National Council of Asian Pacific Americans Commends Obama Administration for Reuniting Filipino American World War II Veterans with their Families

 

 

FOR IMMEDIATE RELEASE

MAY 9, 2016

 Contact: Mary Tablante;

 (202) 706-6768;

 

mary@ncapaonline.org

   

National Council of Asian Pacific Americans Commends Obama Administration for Reuniting Filipino American World War II Veterans with their Families 

The National Council of Asian Pacific Americans (NCAPA) commends the White House and Department of Homeland Security (DHS) for the public announcement today that DHS will soon begin accepting applications on June 8 to grant parole to the families of Filipino and Filipino American World War II veterans.

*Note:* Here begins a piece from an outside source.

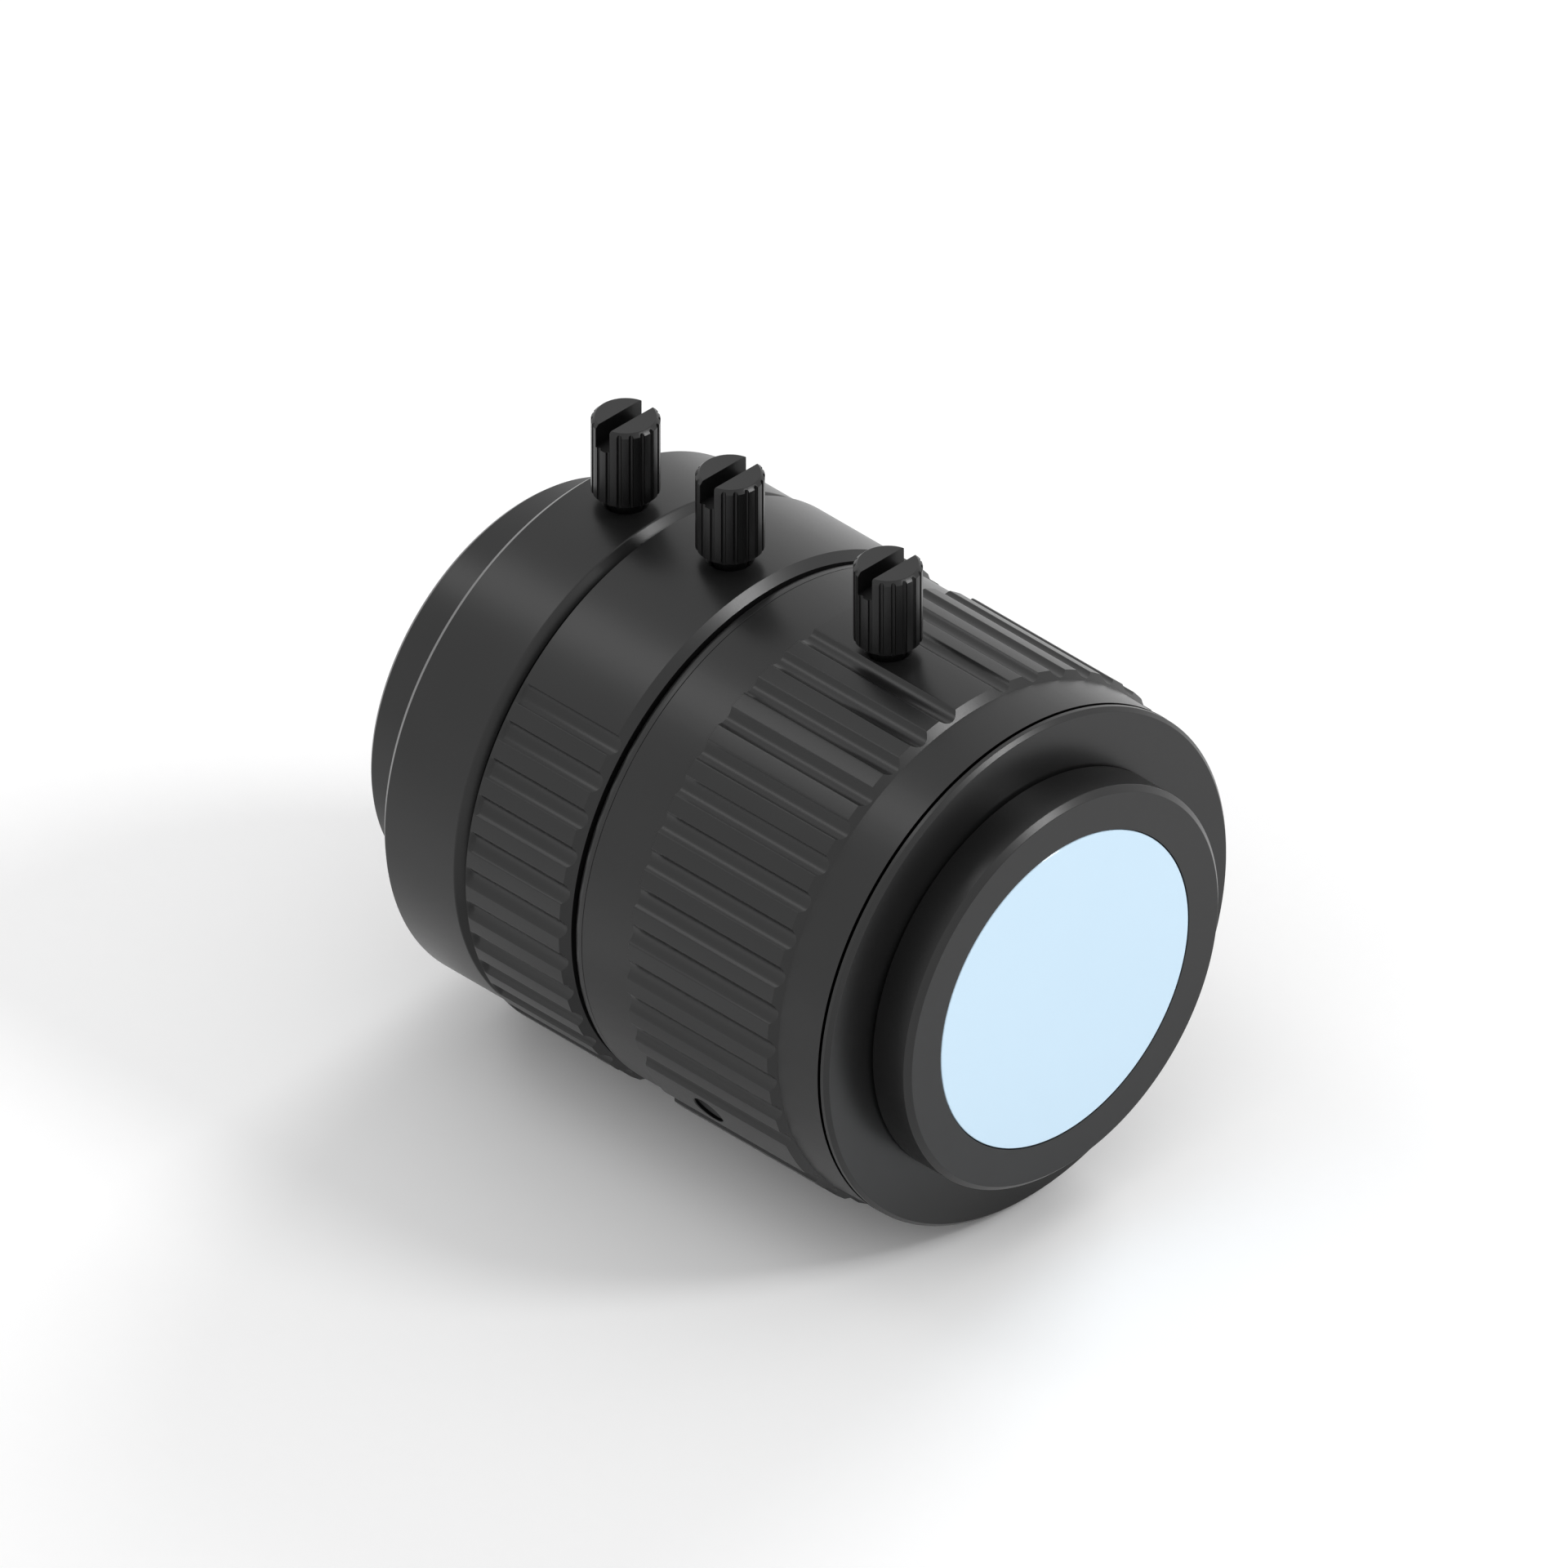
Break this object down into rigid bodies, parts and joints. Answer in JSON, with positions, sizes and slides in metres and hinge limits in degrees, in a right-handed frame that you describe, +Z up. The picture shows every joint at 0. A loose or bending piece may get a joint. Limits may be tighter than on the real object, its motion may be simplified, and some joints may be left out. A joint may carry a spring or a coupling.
{
  "type": "varifocal cctv lens",
  "caption": "Small black camera lens with a threaded rear mount, separate turning rings for iris, zoom and focus, each with a slotted lock screw, over sliding glass groups.",
  "frame": {"origin": "centre of the mount flange's seating face, on the optical axis", "axes": "+X along the optical axis, out of the mount towards the camera; +Z up through the lock screws; +Y completes the right-handed set"},
  "size_m": [0.0435, 0.0335, 0.0394],
  "materials": {
    "black_anodised": "satin black anodised",
    "blackened_steel": "blackened, semi-gloss",
    "blackened_brass": "darkened",
    "blade_steel": "matt black",
    "pin_steel": "ground",
    "blue_glass": "polished, pale blue coating",
    "lens_glass": "polished, coated"
  },
  "bodies": {
    "barrel": {"main_barrel": "black_anodised", "mount_flange": "black_anodised", "rear_glass": "blue_glass", "rear_inner_element": "lens_glass", "rear_retaining_ring": "black_anodised", "iris_base_plate": "black_anodised", "iris_retaining_ring": "black_anodised"},
    "iris_turning": {"iris_ring": "black_anodised", "iris_drive_pin": "pin_steel", "iris_cam_ring": "blackened_brass"},
    "zoom_turning": {"zoom_ring": "black_anodised"},
    "focus_turning": {"focus_ring": "black_anodised"},
    "zoom_group": {"zoom_cell": "black_anodised", "zoom_front_element": "lens_glass", "zoom_rear_element": "lens_glass", "zoom_retaining_ring": "black_anodised", "zoom_pin_1": "pin_steel", "zoom_pin_2": "pin_steel", "zoom_pin_3": "pin_steel"},
    "front_group": {"front_barrel": "black_anodised", "front_element": "lens_glass", "front_spacer": "black_anodised", "front_inner_element": "lens_glass", "front_retaining_ring": "black_anodised", "focus_pin_1": "pin_steel", "focus_pin_2": "pin_steel", "focus_pin_3": "pin_steel"},
    "iris_screw": {"iris_lock_screw": "blackened_steel"},
    "zoom_screw": {"zoom_lock_screw": "blackened_steel"},
    "focus_screw": {"focus_lock_screw": "blackened_steel"},
    "blade_1": {"iris_blade_1": "blade_steel"},
    "blade_2": {"iris_blade_2": "blade_steel"},
    "blade_3": {"iris_blade_3": "blade_steel"},
    "blade_4": {"iris_blade_4": "blade_steel"},
    "blade_5": {"iris_blade_5": "blade_steel"},
    "blade_6": {"iris_blade_6": "blade_steel"}
  },
  "joints": [
    {"name": "iris_ring_turn", "type": "hinge", "parent": "barrel", "child": "iris_turning", "pos_m": [-0.01, 0, 0], "axis": [1, 0, 0], "range_deg": [0, 40]},
    {"name": "zoom_ring_turn", "type": "hinge", "parent": "barrel", "child": "zoom_turning", "pos_m": [-0.0247, 0, 0], "axis": [1, 0, 0], "range_deg": [-40, 40]},
    {"name": "focus_ring_turn", "type": "hinge", "parent": "barrel", "child": "focus_turning", "pos_m": [-0.0325, 0, 0], "axis": [1, 0, 0], "range_deg": [-45, 45]},
    {"name": "zoom_group_slide", "type": "slide", "parent": "barrel", "child": "zoom_group", "axis": [1, 0, 0], "range_m": [-0.00181, 0.00181]},
    {"name": "front_group_slide", "type": "slide", "parent": "barrel", "child": "front_group", "axis": [1, 0, 0], "range_m": [-0.00101, 0.00101]},
    {"name": "blade_1_pivot", "type": "hinge", "parent": "barrel", "child": "blade_1", "pos_m": [-0.0092, -0.00064, 0.01128], "axis": [1, 0, 0], "range_deg": [0, 24.1]},
    {"name": "blade_2_pivot", "type": "hinge", "parent": "barrel", "child": "blade_2", "pos_m": [-0.0096, -0.01009, 0.00509], "axis": [1, 0, 0], "range_deg": [0, 24.1]},
    {"name": "blade_3_pivot", "type": "hinge", "parent": "barrel", "child": "blade_3", "pos_m": [-0.01, -0.00945, -0.0062], "axis": [1, 0, 0], "range_deg": [0, 24.1]},
    {"name": "blade_4_pivot", "type": "hinge", "parent": "barrel", "child": "blade_4", "pos_m": [-0.0104, 0.00064, -0.01128], "axis": [1, 0, 0], "range_deg": [0, 24.1]},
    {"name": "blade_5_pivot", "type": "hinge", "parent": "barrel", "child": "blade_5", "pos_m": [-0.0108, 0.01009, -0.00509], "axis": [1, 0, 0], "range_deg": [0, 24.1]},
    {"name": "blade_6_pivot", "type": "hinge", "parent": "barrel", "child": "blade_6", "pos_m": [-0.0112, 0.00945, 0.0062], "axis": [1, 0, 0], "range_deg": [0, 24.1]},
    {"name": "iris_screw_turn", "type": "hinge", "parent": "iris_turning", "child": "iris_screw", "pos_m": [-0.01128, 0, 0.0192], "axis": [0, 0, 1], "range_deg": [0, 360]},
    {"name": "zoom_screw_turn", "type": "hinge", "parent": "zoom_turning", "child": "zoom_screw", "pos_m": [-0.02403, 0, 0.0192], "axis": [0, 0, 1], "range_deg": [0, 360]},
    {"name": "focus_screw_turn", "type": "hinge", "parent": "focus_turning", "child": "focus_screw", "pos_m": [-0.03246, 0, 0.0192], "axis": [0, 0, 1], "range_deg": [0, 360]}
  ],
  "couplings": [
    {"joint": "zoom_group_slide", "follows": "zoom_ring_turn", "m_per_rad": 0.0025783},
    {"joint": "front_group_slide", "follows": "focus_ring_turn", "m_per_rad": 0.0012732},
    {"joint": "blade_1_pivot", "follows": "iris_ring_turn", "ratio": 0.6},
    {"joint": "blade_2_pivot", "follows": "iris_ring_turn", "ratio": 0.6},
    {"joint": "blade_3_pivot", "follows": "iris_ring_turn", "ratio": 0.6},
    {"joint": "blade_4_pivot", "follows": "iris_ring_turn", "ratio": 0.6},
    {"joint": "blade_5_pivot", "follows": "iris_ring_turn", "ratio": 0.6},
    {"joint": "blade_6_pivot", "follows": "iris_ring_turn", "ratio": 0.6}
  ]
}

Approximately 260,000 Filipinos fought for the United States during World War II, but U.S. citizenship and benefits did not extend to the veterans’ children. Many of their families have been separated for decades while waiting in visa backlogs due to the family-sponsored preference limit. Now, because of the parole program, certain family members will be able to come to the U.S. to care for these aging veterans.

“The announcement from the Department of Homeland Security that family members of Filipino World War II veterans can now apply for parole visas and reunite with their parents here in the United States is very heartening,” said National Federation of Filipino American Associations (NaFFAA) National Chair JT Mallonga. “Our courageous heroes, who have waited for up to 20 years, deserve the opportunity to be with their children. They must not suffer the pain of separation in the twilight of their years.”

“Advancing Justice | AAJC is proud to have played a leading role in the advocacy effort that resulted in this long-awaited relief for Filipino World War II veterans and their families,” said Advancing Justice | AAJC President and Executive Director Mee Moua. “This action is long overdue. Even as we celebrate this victory and rejoice that our veterans will finally reunite with their loved ones, we recognize there are many in the Asian American and Pacific Islander community who remain separated from their family members. Advancing Justice | AAJC advocates for reforms to the immigration system so that immigrants will not have to endure decades-long backlogs as they await reunification with their loved ones.”

“We are encouraged that the Filipino World War II Veterans Parole Program is finally being implemented so that our country can more fully honor the bravery and sacrifices of these aging veterans,” said NCAPA National Director Christopher Kang. “NCAPA has advocated for this program, and we hope that the veterans are reunited with their families as quickly as possible to ensure they receive the care they need.”

Earlier this year, NCAPA submitted comments to United States Citizenship and Immigration Services with recommendations for the parole program. The program was announced in a July Visa Modernization Task Force report.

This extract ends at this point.